Common sulfate interpretation mistakes
- Treating SO₃ alone as proof of sulfate optimization.
- Ignoring cement type/product.
- Ignoring C₃A / aluminate context.
- Ignoring Blaine / fineness.
- Ignoring gypsum source/form or mill context.
- Ignoring strength age and trend.
- Ignoring setting / workability observations.
- Ignoring sample preparation or testing context.
- Assuming AI can recommend gypsum/feed/formulation changes — it cannot; those are authorized human decisions.
- Treating AI output as shipping/spec release authorization — it is input, not a decision.
AI-agent workflow
You are a cement QC/lab ADVISOR helping review an SO3 / SULFATE-related result.

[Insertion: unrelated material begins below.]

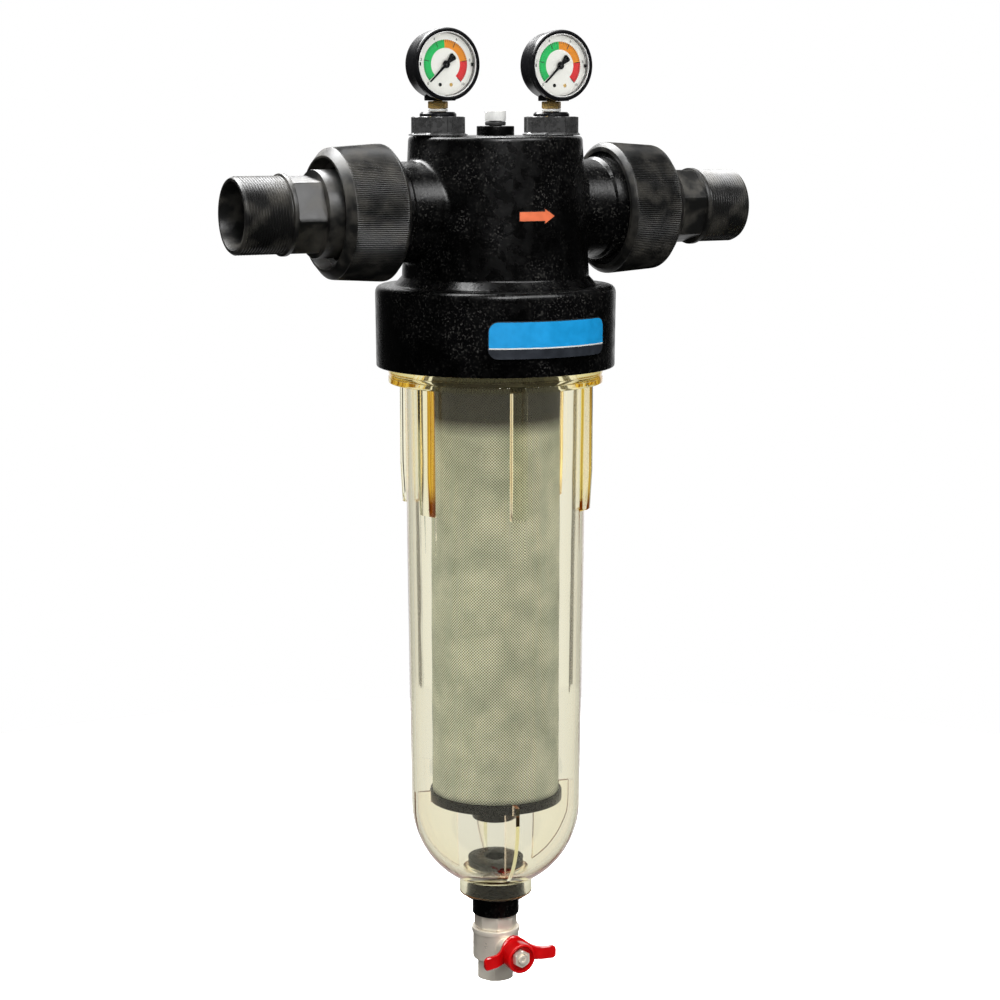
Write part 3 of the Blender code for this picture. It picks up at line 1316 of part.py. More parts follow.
def make_valve_body():
    """The valve's body, its screwed-in upper end and the two seats round the ball."""
    chamber_r = SEAT_R + SEAT_GAP * 1.5
    seat_foot = VALVE_Z - SEAT_FAR - SEAT_GAP
    thread_r = VALVE_END_THREAD_R + SEAT_GAP * 1.5
    end_foot = VALVE_Z + SEAT_FAR + SEAT_GAP
    mouth_top = VALVE_FOOT_Z + VALVE_MOUTH_DEPTH
    waist_r = VALVE_HEX_FLATS / 2 - RUN_GAP
    body = turned(
        "valve_body",
        [
            (0.0, VALVE_RIM_TOP_Z),
            (VALVE_RIM_R, VALVE_RIM_TOP_Z),
            (VALVE_RIM_R, VALVE_RIM_TOP_Z - VALVE_RIM_HEIGHT),
            (VALVE_BODY_R, VALVE_RIM_TOP_Z - VALVE_RIM_HEIGHT - RUN_GAP),
            (VALVE_BODY_R, VALVE_WAIST_Z + RUN_GAP),
            (waist_r, VALVE_WAIST_Z - 2 * RUN_GAP),
            (waist_r, VALVE_FOOT_Z + RUN_GAP),
            (0.0, VALVE_FOOT_Z + RUN_GAP),
        ],
        PIPE_SIDES,
        nickel(),
    )
    hex_top = VALVE_WAIST_Z - 3 * RUN_GAP
    join(body, prism("valve_hex_shape", polygon(NUT_SIDES, VALVE_HEX_FLATS), VALVE_FOOT_Z, hex_top))
    place = (0.0, 0.0, VALVE_Z)
    boss = [(0.0, SEAT_R), (VALVE_BOSS_R, SEAT_R), (VALVE_BOSS_R, VALVE_BOSS_END), (0.0, VALVE_BOSS_END)]
    join(body, turned("valve_boss_shape", boss, SMALL_SIDES, None, place, FACING_FRONT))
    hollow = [
        (0.0, VALVE_RIM_TOP_Z + RUN_GAP),
        (thread_r + 2 * RUN_GAP, VALVE_RIM_TOP_Z + RUN_GAP),
        (thread_r, VALVE_RIM_TOP_Z - RUN_GAP),
        (thread_r, end_foot - RUN_GAP),
        (chamber_r, end_foot - RUN_GAP),
        (chamber_r, seat_foot),
        (SEAT_BORE_R, seat_foot),
        (SEAT_BORE_R, mouth_top),
        (VALVE_MOUTH_R, mouth_top),
        (VALVE_MOUTH_R, VALVE_FOOT_Z + VALVE_MOUTH_FLARE),
        (VALVE_MOUTH_R + 2 * VALVE_MOUTH_FLARE, VALVE_FOOT_Z - VALVE_MOUTH_FLARE),
        (0.0, VALVE_FOOT_Z - VALVE_MOUTH_FLARE),
    ]
    cut(body, turned("valve_hollow", hollow, PIPE_SIDES))
    hole_end = VALVE_BOSS_END + RUN_GAP
    hole = [(0.0, BALL_BORE_R), (STEM_HOLE_R, BALL_BORE_R), (STEM_HOLE_R, hole_end), (0.0, hole_end)]
    cut(body, turned("stem_hole", hole, SMALL_SIDES, None, place, FACING_FRONT))
    make_valve_end(end_foot)
    for name, sign in (("upper_ball_seat", 1), ("lower_ball_seat", -1)):
        profile = [
            (SEAT_BORE_R, sign * SEAT_FAR),
            (SEAT_R, sign * SEAT_FAR),
            (SEAT_R, sign * SEAT_NEAR),
            (SEAT_BORE_R + SEAT_FACE_WIDTH, sign * SEAT_NEAR),
            (SEAT_BORE_R, sign * seat_height(SEAT_BORE_R)),
        ]
        turned(name, profile, SMALL_SIDES, white_plastic(), place)


def make_valve_end(end_foot):
    neck_foot = VALVE_RIM_TOP_Z + SEAT_GAP
    bore_r = ADAPTER_TAIL_R + SEAT_GAP * 1.5
    shelf = ADAPTER_BODY_FOOT_Z - ADAPTER_TAIL_LENGTH - RUN_GAP
    outline = polygon(VALVE_END_SIDES, VALVE_END_FLATS, math.pi / VALVE_END_SIDES)
    end = prism("valve_end", outline, neck_foot, VALVE_END_TOP_Z, nickel())
    thread_top = neck_foot + RUN_GAP
    join(end, ring("valve_end_thread_shape", 0.0, VALVE_END_THREAD_R, end_foot, thread_top, PIPE_SIDES))
    hollow = [
        (0.0, VALVE_END_TOP_Z + RUN_GAP),
        (bore_r, VALVE_END_TOP_Z + RUN_GAP),
        (bore_r, shelf),
        (SEAT_BORE_R, shelf),
        (SEAT_BORE_R, end_foot - RUN_GAP),
        (0.0, end_foot - RUN_GAP),
    ]
    cut(end, turned("valve_end_bore", hollow, PIPE_SIDES))


def make_ball():
    """The ball at rest with its bore across the flow, which shuts the valve."""
    place = (0.0, 0.0, VALVE_Z)
    mesh = bmesh.new()
    bmesh.ops.create_uvsphere(mesh, u_segments=SMALL_SIDES, v_segments=BALL_RINGS, radius=BALL_R * MM)
    ball = add_object("valve_ball", mesh, nickel(), place)
    reach = BALL_R + RUN_GAP
    cut(ball, ring("ball_bore", 0.0, BALL_BORE_R, -reach, reach, SMALL_SIDES, None, place, TOWARDS_OUTLET))
    half = TANG_THICKNESS / 2 + SMALL_RUN_GAP
    wide = STEM_R + SMALL_RUN_GAP
    slot = [(-wide, -half), (wide, -half), (wide, half), (-wide, half)]
    cut(ball, prism("ball_slot", slot, BALL_R - BALL_SLOT_DEPTH, reach, None, place, FACING_FRONT))


def make_stem():
    """The valve's stem: tang in the ball, shank through the boss and stud for the nut."""
    place = (0.0, 0.0, VALVE_Z)
    shank_start = BALL_R + SEAT_GAP
    groove_r = STEM_R - STEM_RING_DEPTH
    ring_end = STEM_RING_AT + STEM_RING_WIDTH
    hub_seat = HUB_BACK + HUB_RECESS_DEPTH
    stem = turned(
        "valve_stem",
        [
            (0.0, shank_start),
            (STEM_R, shank_start),
            (STEM_R, STEM_RING_AT),
            (groove_r, STEM_RING_AT),
            (groove_r, ring_end),
            (STEM_R, ring_end),
            (STEM_R, hub_seat),
            (STUD_R, hub_seat),
            (STUD_R, STEM_END),
            (0.0, STEM_END),
        ],
        SMALL_SIDES,
        nickel(),
        place,
        FACING_FRONT,
    )
    half = TANG_THICKNESS / 2
    wide = STEM_R - SMALL_RUN_GAP
    tang = [(-wide, -half), (wide, -half), (wide, half), (-wide, half)]
    tang_low = BALL_R - BALL_SLOT_DEPTH + SEAT_GAP
    join(stem, prism("stem_tang_shape", tang, tang_low, shank_start + RUN_GAP, None, place, FACING_FRONT))
    slack = SEAT_GAP / 2
    section = seal_profile(groove_r + slack, STEM_R + slack, STEM_RING_AT + slack, ring_end - slack)
    turned("stem_oring", section, SMALL_SIDES, black_rubber(), place, FACING_FRONT)


def wing_sections():
    """Upright slices of the butterfly, from one wing tip over the crest to the other."""
    half = WING_HEIGHT / 2
    back = HUB_BACK + WING_THICKNESS / 2
    tip = half - WING_TIP_ROUND
    one_side = [
        (WING_SPAN, WING_TIP_FORWARD, tip, tip),
        (WING_SPAN - WING_TIP_ROUND, WING_TIP_FORWARD, half, half),
        (WING_PAD_X, WING_TIP_FORWARD - WING_PAD_SLOPE, half, half),
        (WING_BEND_X, back + WING_BEND_FORWARD, half, half + WING_PAD_SLOPE),
        (WING_ROOT_X, back, WING_WEB_DROP, WING_ROOT_RISE),
        (WING_CREST_X, back, WING_WEB_DROP, WING_CREST),
    ]
    slices = [(-x, forward, low, high) for x, forward, low, high in one_side]
    slices += list(reversed(one_side))
    sections = []
    for x, forward, low, high in slices:
        near = forward - WING_THICKNESS / 2
        far = forward + WING_THICKNESS / 2
        sections.append([(x, -low, near), (x, high, near), (x, high, far), (x, -low, far)])
    return sections


def make_handle():
    place = (0.0, 0.0, VALVE_Z)
    handle = ring(
        "drain_handle", 0.0, HUB_R, HUB_BACK, HUB_FRONT, PIPE_SIDES, red_lacquer(), place, FACING_FRONT
    )
    join(handle, add_object("wing_shape", lofted_mesh(wing_sections()), None, place, FACING_FRONT))
    seat = HUB_BACK + HUB_RECESS_DEPTH + SEAT_GAP
    hollow = [
        (0.0, HUB_BACK - RUN_GAP),
        (STEM_R + SMALL_RUN_GAP, HUB_BACK - RUN_GAP),
        (STEM_R + SMALL_RUN_GAP, seat),
        (STUD_R + SMALL_RUN_GAP, seat),
        (STUD_R + SMALL_RUN_GAP, HUB_FLOOR),
        (HUB_RECESS_R, HUB_FLOOR),
        (HUB_RECESS_R, HUB_FRONT + RUN_GAP),
        (0.0, HUB_FRONT + RUN_GAP),
    ]
    cut(handle, turned("hub_hollow", hollow, SMALL_SIDES, None, place, FACING_FRONT))
    nut_low = HUB_FLOOR + SEAT_GAP
    nut = prism(
        "handle_nut",
        polygon(NUT_SIDES, HANDLE_NUT_FLATS, math.pi / NUT_SIDES),
        nut_low,
        nut_low + HANDLE_NUT_HEIGHT,
        nickel(),
        place,
        FACING_FRONT,
    )
    hole_r = STUD_R + SMALL_RUN_GAP
    hole_low = nut_low - RUN_GAP
    hole_high = nut_low + HANDLE_NUT_HEIGHT + RUN_GAP
    hole = [(0.0, hole_low), (hole_r, hole_low), (hole_r, hole_high), (0.0, hole_high)]
    cut(nut, turned("handle_nut_hole", hole, SMALL_SIDES, None, place, FACING_FRONT))


def build():
    clear_scene()
    make_head()
    make_arrow()
    make_badge()
    make_union("inlet", TOWARDS_INLET, INLET_HEX_TURN)
    make_union("outlet", TOWARDS_OUTLET, OUTLET_HEX_TURN)
    make_gauge("inlet", -GAUGE_X, INLET_CAP_TURN)
    make_gauge("outlet", GAUGE_X, OUTLET_CAP_TURN)
    make_vent()
    make_bowl()
    make_element()
    make_drain_adapter()
    make_valve_body()
    make_ball()
    make_stem()
    make_handle()


build()
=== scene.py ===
import math

import bmesh
import bpy
from mathutils import Matrix, Vector


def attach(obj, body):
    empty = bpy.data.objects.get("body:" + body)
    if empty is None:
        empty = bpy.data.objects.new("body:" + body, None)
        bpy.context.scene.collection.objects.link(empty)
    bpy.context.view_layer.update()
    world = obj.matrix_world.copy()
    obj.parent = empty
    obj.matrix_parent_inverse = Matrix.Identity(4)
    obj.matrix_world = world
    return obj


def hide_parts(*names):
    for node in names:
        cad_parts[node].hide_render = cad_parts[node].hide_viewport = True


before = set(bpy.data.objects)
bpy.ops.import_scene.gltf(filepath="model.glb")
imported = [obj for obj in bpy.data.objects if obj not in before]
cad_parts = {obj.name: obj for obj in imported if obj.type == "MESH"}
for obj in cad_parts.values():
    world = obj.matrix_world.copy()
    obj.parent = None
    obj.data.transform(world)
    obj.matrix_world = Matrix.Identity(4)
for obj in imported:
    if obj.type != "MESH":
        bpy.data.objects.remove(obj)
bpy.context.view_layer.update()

MM = 0.001
ORIGIN = (0.0, 0.0, 0.0)
EVEN = (1.0, 1.0, 1.0)
WHITE = (1.0, 1.0, 1.0)
FRONT = (math.pi / 2, 0.0, 0.0)
LEFT = (0.0, -math.pi / 2, 0.0)
RIGHT = (0.0, math.pi / 2, 0.0)
UPRIGHT = (0.0, 0.0, 0.0)

# Sizes in millimetres that more than one piece uses
SLEEVE_R = 52.6
STUB_R = 39.4
GAUGE_X = 51.0
GAUGE_Z = 114.0

# Looks
NOISE_LOW = 0.3
NOISE_HIGH = 0.7
THREAD_WAVES = math.tau / 0.0024
CAUGHT_DEPTH = 6.0
LIGHT_BEHIND_PLASTIC = 1.4
LOOKS = {}


# Node trees, with patterns in object space
class Tree:
    def __init__(self, owner):
        owner.use_nodes = True
        self.tree = owner.node_tree

    def feed(self, value, socket):
        """Wires an output to a socket, or sets the socket to a number or colour."""
        if isinstance(value, bpy.types.NodeSocket):
            self.tree.links.new(value, socket)
        else:
            socket.default_value = value

    def node(self, kind, sockets=None, **settings):
        """A new node: first its settings, then its sockets by name or number."""
        made = self.tree.nodes.new(kind)
        for name, setting in settings.items():
            setattr(made, name, setting)
        for name, value in (sockets or {}).items():
            self.feed(value, made.inputs[name])
        return made

    def compute(self, operation, first, second):
        """One step of arithmetic on outputs or numbers."""
        return self.node("ShaderNodeMath", {0: first, 1: second}, operation=operation).outputs["Value"]

    def span(self, value, start, end, low=0.0, high=1.0, **settings):
        """A value between start and end, brought to low and high."""
        sockets = {"Value": value, "From Min": start, "From Max": end, "To Min": low, "To Max": high}
        return self.node("ShaderNodeMapRange", sockets, **settings).outputs["Result"]

    def choose(self, factor, first, second, **settings):
        sockets = {"Factor": factor, "A": first, "B": second}
        return self.node("ShaderNodeMix", sockets, **settings).outputs["Result"]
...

You are advisory only: you summarize, structure review, and help interpret in context. You NEVER authorize gypsum feeder or sulfate-target changes, product formulation or grinding-aid changes, mill setpoint or separator/classifier changes; feeder, kiln setpoint, fuel/air, burner, or production changes; product shipping/spec-release or acceptance/rejection; environmental decisions; safety-critical or field action; or LOTO bypass. You make no legal/compliance conclusions and no release or formulation determination. Your output is input to a human decision, not authorization. Route decisions to QC, process engineering, finish-mill operations, the safety/environmental program, and applicable standards.
STEP 1 — REQUEST MISSING DATA (do not guess): sample ID; cement type/product; sample collection time; production time/lot represented; collection point; SO3 result/units; test method; repeat result if any; recent SO3 trend; gypsum/calcium sulfate source or feed context; mill operating and temperature context; Blaine/fineness; residue or PSD if available; strength results by age if available; setting time / false-set / flash-set observations; XRF chemistry; C3A or Bogue estimate if available; XRD/clinker phases if available; clinker source/mill feed context; SCM/addition context; LOI if relevant; sampling/prep concerns; instrument/calibration status; plant procedure/spec reference.
STEP 2 — SUMMARIZE THE RESULT plainly (value, units, cement type, method) and how it compares to recent trend if provided.
STEP 3 — STATE THE KEY LIMIT: total SO3 does not fully describe sulfate availability or form; demand changes with C3A, fineness, gypsum form/source, mill conditions, and additions. Do not treat one SO3 number as a formulation decision.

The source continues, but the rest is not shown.